In part, the court said that the congregation's articles of incorporations and bylaws, along with relevant provisions in the canons of the general church "demonstrate a unity of purpose on the part of the parish and of the general church reflecting the intent that the property held by the parish would be dedicated to and utilized for the advancement of the work of [then] PECUSA [the Protestant Episcopal Church in the United States of America]."
The court further said that "a trust has been imposed upon the real and personal property of St. Mary's Church for the use of the general church" and withdrawal of membership does not change that. "There is no question but that the utilization of the property by those members of St. Mary's who desire to remain affiliated with PECUSA under diocesan direction is in furtherance of that use."
Unlike his day in ecclesiastical court, Armstrong said he expects to prevail in the. "We fully anticipate prevailing in this trial," he said, adding, "and then we're sure that TEC will appeal it because they won't want to lose the property. This is the third year of the dispute. The real shame is we have a lot of ministries in Tanzania and when you look at the cholera and malaria problem there and the amount of money we've spent—the diocese spent $2 million in this case, we spent $1 million--can you imagine the number of mosquito netting that would buy?"

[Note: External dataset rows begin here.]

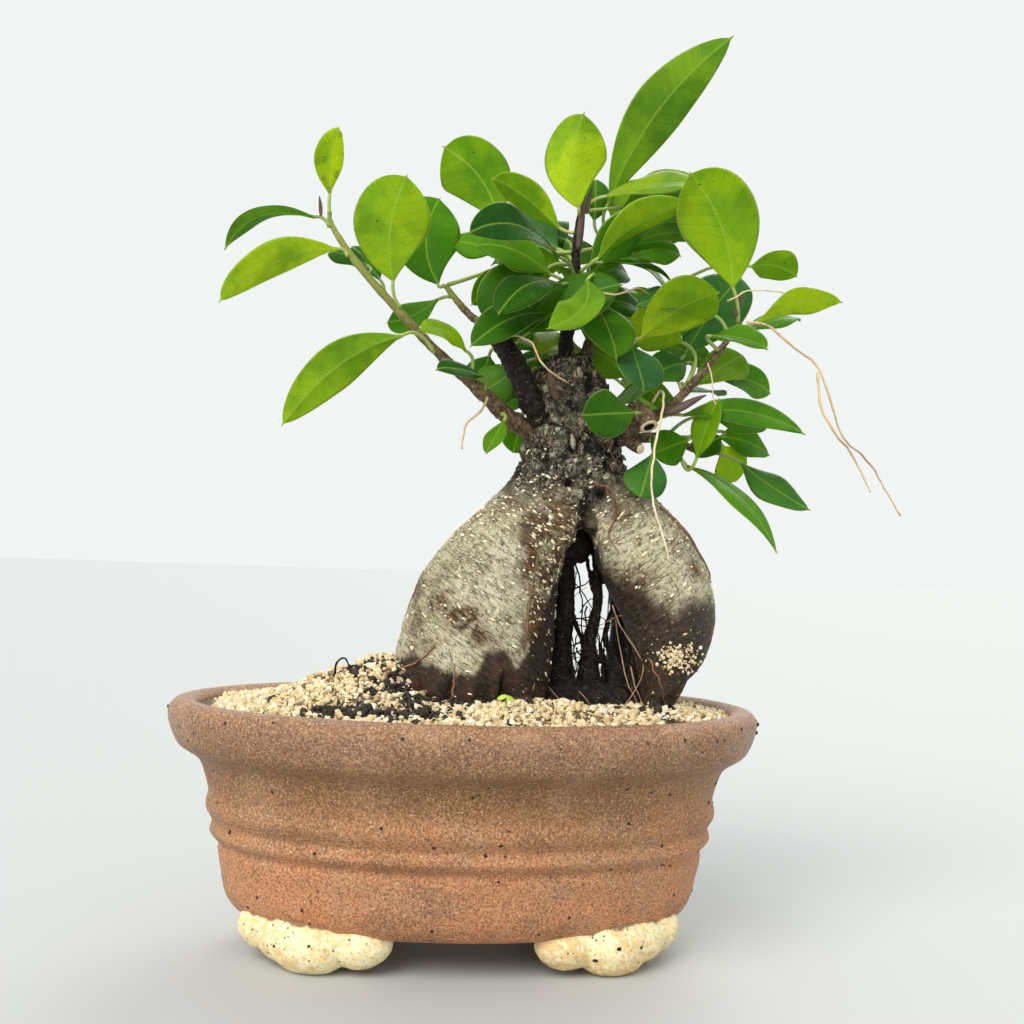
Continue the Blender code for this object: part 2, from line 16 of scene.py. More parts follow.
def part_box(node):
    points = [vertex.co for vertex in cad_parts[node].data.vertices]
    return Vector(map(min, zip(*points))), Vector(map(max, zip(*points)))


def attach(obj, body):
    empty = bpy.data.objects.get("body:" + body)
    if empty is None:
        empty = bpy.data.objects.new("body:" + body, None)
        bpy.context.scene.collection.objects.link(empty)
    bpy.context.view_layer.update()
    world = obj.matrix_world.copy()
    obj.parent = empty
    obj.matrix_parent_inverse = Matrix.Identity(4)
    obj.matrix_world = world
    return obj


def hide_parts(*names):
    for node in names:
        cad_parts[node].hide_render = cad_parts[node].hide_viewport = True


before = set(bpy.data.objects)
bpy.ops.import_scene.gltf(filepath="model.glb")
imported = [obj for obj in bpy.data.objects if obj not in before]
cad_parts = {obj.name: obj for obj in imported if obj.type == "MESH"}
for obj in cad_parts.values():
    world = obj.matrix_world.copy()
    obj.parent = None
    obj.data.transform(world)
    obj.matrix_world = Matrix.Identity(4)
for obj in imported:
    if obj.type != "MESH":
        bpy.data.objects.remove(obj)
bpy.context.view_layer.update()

MM = 0.001
POT_LOW, POT_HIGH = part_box("pot_body")
POT_CENTRE = np.array([(POT_LOW.x + POT_HIGH.x) / 2, (POT_LOW.y + POT_HIGH.y) / 2, 0.0])
rng = np.random.default_rng(12)


def metres(points):
    return np.asarray(points, float) * MM + POT_CENTRE


def millimetres(points):
    return (np.asarray(points, float) - POT_CENTRE) / MM


# ---------------------------------------------------------------- camera, floor and light

CAMERA_AT = (-19.5, -352.1, 113.5)
CAMERA_HEADING = 0.0865  # to the right of +Y, radians
CAMERA_PITCH = 0.0338
CAMERA_ROLL = 0.0352
FOCAL_LENGTH = 42.37  # mm
SENSOR_WIDTH = 36.0  # mm
NEAR_CLIP = 0.01  # m
FLOOR_SIZE = 12.0  # m
FLOOR_COLOUR = (0.482, 0.492, 0.492)
SKY_COLOUR = (0.88, 0.91, 0.90)
SUN_ANGLE = 0.7  # radians across the sun's disc, which softens the shadows
# name, the side it shines from, strength and colour
SUNS = (
    ("key", (-0.55, -0.75, 0.85), 2.4, (1.0, 0.98, 0.94)),
    ("behind", (0.4, 0.85, 0.9), 1.1, (1.0, 1.0, 0.95)),
)


def make_camera():
    data = bpy.data.cameras.new("view")
    data.sensor_width = SENSOR_WIDTH
    data.lens = FOCAL_LENGTH
    data.clip_start = NEAR_CLIP
    camera = bpy.data.objects.new("view", data)
    turn = Matrix.Rotation(-CAMERA_HEADING, 4, "Z") @ Matrix.Rotation(math.pi / 2 + CAMERA_PITCH, 4, "X")
    turn = turn @ Matrix.Rotation(CAMERA_ROLL, 4, "Z")
    camera.matrix_world = Matrix.Translation(metres(CAMERA_AT)) @ turn
    bpy.context.scene.collection.objects.link(camera)
    bpy.context.scene.camera = camera


def sun_light(name, side, strength, colour):
    """Soft light from far away, which is as bright on the whole floor."""
    data = bpy.data.lights.new(name, "SUN")
    data.angle = SUN_ANGLE
    data.energy = strength
    data.color = colour
    light = bpy.data.objects.new(name, data)
    light.rotation_euler = Vector(side).to_track_quat("Z", "Y").to_euler()
    bpy.context.scene.collection.objects.link(light)


def make_studio():
    bpy.ops.mesh.primitive_plane_add(size=FLOOR_SIZE)
    floor = bpy.context.object
    floor.name = "studio_floor"
    floor.data.materials.append(Tree("pale_floor", 0.6, 0.2).finish(FLOOR_COLOUR))
    world = bpy.data.worlds.new("soft_daylight")
    world.use_nodes = True
    background = world.node_tree.nodes["Background"]
    background.inputs["Color"].default_value = (*SKY_COLOUR, 1)
    background.inputs["Strength"].default_value = 1.0
    bpy.context.scene.world = world
    for sun in SUNS:
        sun_light(*sun)
    bpy.context.scene.view_settings.view_transform = "Standard"


# ---------------------------------------------------------------- procedural materials


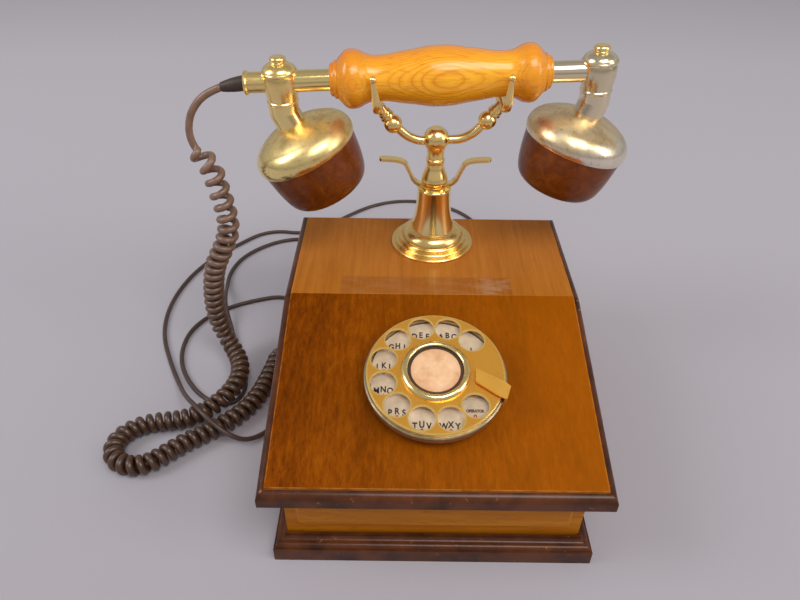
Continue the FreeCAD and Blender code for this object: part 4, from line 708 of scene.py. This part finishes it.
def helix(line, start, end, pitch, radius):
    """A line wound round the stretch of a route between two lengths, with tapering ends.

    Returns the points and, for each, how far along the route it lies. pitch and radius are functions
    of that length.
    """
    lengths = [0.0]
    for a, b in zip(line, line[1:]):
        lengths.append(lengths[-1] + (b - a).length)
    points, at = [], []
    normal = (line[1] - line[0]).orthogonal().normalized()
    length, angle, index = 0.0, 0.0, 0
    while length < lengths[-1]:
        while index < len(line) - 2 and lengths[index + 1] < length:
            index += 1
        share = (length - lengths[index]) / (lengths[index + 1] - lengths[index])
        along = (line[index + 1] - line[index]).normalized()
        normal = square_to(normal, along)
        side = along.cross(normal)
        centre = line[index].lerp(line[index + 1], share)
        step = straight_step
        if start < length < end:
            step = pitch(length) * curl_step_angle / 360
            angle += math.radians(curl_step_angle)
            opening = min(1.0, (length - start) / curl_taper, (end - length) / curl_taper)
            reach = radius(length) * math.sin(opening * math.pi / 2)
            centre = centre + reach * (math.cos(angle) * normal + math.sin(angle) * side)
        points.append(centre)
        at.append(length)
        length += step
    points.append(line[-1])
    at.append(lengths[-1])
    return points, at


def handset_cord():
    """The curly cord in two pieces: one hangs from the handset, and one lies on the table."""
    line = follow(metres(wire_points + hanging_points + floor_points + tail_points))
    lead = length_of(follow(metres(wire_points)))
    tail = length_of(follow(metres(tail_points)))
    split_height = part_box("handset_cord_hanging")[0][2] + 0.001
    hanging_beyond = 0.05
    split = next(i for i, point in enumerate(line) if point.z < split_height and point.y > hanging_beyond)
    split_at = length_of(line[: split + 1])

    def pitch(length):
        share = min(1.0, max(0.0, (length - lead) / curl_pitch_change))
        return curl_pitch_start * (1 - share) + curl_pitch_end * share

    def radius(length):
        outer = curl_radius_hanging if length < split_at else curl_radius_floor
        return outer - wire_radius

    start = lead - curl_start_overlap
    end = length_of(line) - tail - curl_end_gap
    points, at = helix(line, start, end, pitch, radius)
    cut = next(i for i, length in enumerate(at) if length >= split_at)
    hanging, floor = points[: cut + 1], points[cut:]
    upper = add_piece("curly_hanging", tube_mesh("curly_hanging", hanging, wire_radius), looks["curly_cord"])
    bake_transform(upper)
    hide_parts("handset_cord_hanging")
    lower = add_piece("curly_floor", tube_mesh("curly_floor", floor, wire_radius), looks["curly_cord"],
                      "base")
    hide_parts("handset_cord_floor")


# ---- Dial lettering ----------------------------------------------------------------------------------

hole_letters = ["", "ABC", "DEF", "GHI", "JKL", "MNO", "PRS", "TUV", "WXY", ""]
letter_narrowness = 0.8
letter_depth = 0.00003
letter_boldness = 0.00016
letter_lift = 0.00004
letter_size = 0.0053
letter_spacing = 0.0037
letter_drop = 0.0013
letter_arch = 0.0009
word_size, word_drop = 0.0023, 0.0006
digit_size, digit_drop = 0.0042, 0.0053
zero_size, zero_drop = 0.0046, 0.0044
one_size, one_drop = 0.0052, 0.0038


def dial_point(across, up, out):
    """A point of the dial: across, up its slope, and out of the panel."""
    return dial_centre + dial_across * across + dial_up * up + dial_out * out


def dial_text(name, text, across, up, size, finish):
    """Flat lettering on the number plate, upright as the dialler sees it."""
    curve = bpy.data.curves.new(name, "FONT")
    curve.body = text
    curve.size = size
    curve.align_x = "CENTER"
    curve.align_y = "CENTER"
    curve.extrude = letter_depth
    curve.offset = letter_boldness
    maker = bpy.data.objects.new(name, curve)
    bpy.context.scene.collection.objects.link(maker)
    bpy.context.view_layer.update()
    mesh = bpy.data.meshes.new_from_object(maker)
    bpy.data.objects.remove(maker)
    spot = dial_point(across, up, number_plate_top + letter_lift)
    turn = Matrix((dial_across, dial_up, dial_out)).transposed().to_4x4()
    mesh.transform(Matrix.Translation(spot) @ turn @ Matrix.Diagonal((letter_narrowness, 1, 1, 1)))
    add_piece(name, mesh, finish, "base")


def lettering():
    """Black letters on a low arch, with a red digit below. The 1 is black, and the 0 has a small word."""
    black = plain("letter_black", (30, 22, 20), roughness=0.4)
    red = plain("digit_red", (176, 52, 34), roughness=0.4)
    brown = plain("operator_brown", (104, 68, 48), roughness=0.4)
    for hole, letters in enumerate(hole_letters):
        across, up = hole_place(hole)
        digit = str((hole + 1) % hole_count)
        for place, letter in enumerate(letters):
            aside = place - (len(letters) - 1) / 2
            drop = letter_drop + letter_arch * abs(aside)
            dial_text("letter_" + letter, letter, across + letter_spacing * aside, up - drop, letter_size,
                      black)
        if letters:
            dial_text("digit_" + digit, digit, across, up - digit_drop, digit_size, red)
        elif digit == "0":
            dial_text("operator", "OPERATOR", across, up - word_drop, word_size, brown)
            dial_text("digit_0", digit, across, up - zero_drop, zero_size, red)
        else:
            dial_text("digit_" + digit, digit, across, up - one_drop, one_size, black)


# ---- Stage -------------------------------------------------------------------------------------------

floor_half_width = 6.0
sky_strength = 0.5
sky_tint = (0.94, 0.92, 0.92)
sky_greys = ((0.0, 0.72), (0.35, 1.0), (0.60, 0.75), (0.80, 0.66), (1.0, 0.8))
camera_lens = 29.92
camera_place = Vector((-0.01939, -0.31075, 0.34593))
camera_yaw = 0.00142
camera_pitch = 0.66366
camera_roll = 0.01093


def floor_grey():
    """Pale grey, with painted shade that makes it a little deeper towards the front."""
    finish = Finish("floor", Roughness=0.75)
    # Painted shade: the floor's colour darkens towards the front in place of the light falling off.
    back = finish.span(finish.part(finish.place(), "Y"), -0.25, 0.75)
    finish.surface(Base_Color=finish.ramp(back, (0.0, (160, 155, 162)), (1.0, (198, 194, 202))))
    return finish


def make_floor():
    """A pale floor."""
    grid = bmesh.new()
    bmesh.ops.create_grid(grid, x_segments=1, y_segments=1, size=floor_half_width)
    data = bpy.data.meshes.new("floor")
    grid.to_mesh(data)
    grid.free()
    stage = bpy.data.objects.new("floor", data)
    bpy.context.scene.collection.objects.link(stage)
    dress(stage, floor_grey())


def make_sky():
    """Soft light from all round, whose grey changes with the height that it comes from."""
    world = bpy.data.worlds.new("studio")
    bpy.context.scene.world = world
    world.use_nodes = True
    tree = world.node_tree
    background = tree.nodes["Background"]
    background.inputs["Strength"].default_value = sky_strength
    direction = tree.nodes.new("ShaderNodeTexCoord")
    rise = tree.nodes.new("ShaderNodeSeparateXYZ")
    sky = tree.nodes.new("ShaderNodeValToRGB")
    tree.links.new(direction.outputs["Generated"], rise.inputs["Vector"])
    tree.links.new(rise.outputs["Z"], sky.inputs["Fac"])
    tree.links.new(sky.outputs["Color"], background.inputs["Color"])
    fill_ramp(sky, [(position, (*(part * grey for part in sky_tint), 1)) for position, grey in sky_greys])


def softbox(name, place, target, size, energy, shade):
    """A rectangular lamp that faces a target."""
    light = bpy.data.lights.new(name, "AREA")
    light.shape = "RECTANGLE"
    light.size, light.size_y = size
    light.energy = energy
    light.color = shade
    lamp = bpy.data.objects.new(name, light)
    lamp.location = place
    lamp.rotation_euler = (Vector(target) - Vector(place)).to_track_quat("-Z", "Y").to_euler()
    bpy.context.scene.collection.objects.link(lamp)


def make_lamps():
    """A large lamp above, one on the left as a window would be, and a weak one on the right."""
    softbox("overhead", place=(0.35, -0.75, 1.45), target=(0, 0, 0.08), size=(1.0, 0.7),
            energy=14, shade=(1.0, 0.98, 0.96))
    softbox("window", place=(-1.3, -0.2, 1.1), target=(0, 0, 0.1), size=(0.6, 0.9),
            energy=10, shade=(0.97, 0.98, 1.0))
    softbox("fill", place=(1.3, -0.4, 0.8), target=(0, 0, 0.1), size=(0.5, 0.9),
            energy=6, shade=(1.0, 0.97, 0.93))


def make_camera():
    """The camera: in front of the telephone and above it, looking down."""
    camera = bpy.data.cameras.new("camera")
    camera.sensor_width = 36
    camera.lens = camera_lens
    view = bpy.data.objects.new("camera", camera)
    forward = Vector((-math.sin(camera_yaw) * math.cos(camera_pitch),
                      math.cos(camera_yaw) * math.cos(camera_pitch), -math.sin(camera_pitch)))
    right = Vector((math.cos(camera_yaw), math.sin(camera_yaw), 0))
    up = right.cross(forward)
    level = math.cos(camera_roll) * right + math.sin(camera_roll) * up
    upright = -math.sin(camera_roll) * right + math.cos(camera_roll) * up
    stand = Matrix((level, upright, -forward)).transposed().to_4x4()
    stand.translation = camera_place
    view.matrix_world = stand
    bpy.context.scene.collection.objects.link(view)
    bpy.context.scene.camera = view
    bpy.context.scene.view_settings.view_transform = "Standard"


dress_frame()
lettering()
line_cord()
handset_cord()
make_floor()
make_sky()
make_lamps()
make_camera()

Olney and those parishioners continuing with TEC also want to get back into the church where they believe they rightfully belong and to continue its tradition of service and outreach "and what we believe in. We're optimistic that the judge will follow the Colorado case law in the Mote decision."
Regarding the outcome, he said: "We all have our prayers. We're just going to wait and see what happens." The trial is expected to last about six weeks.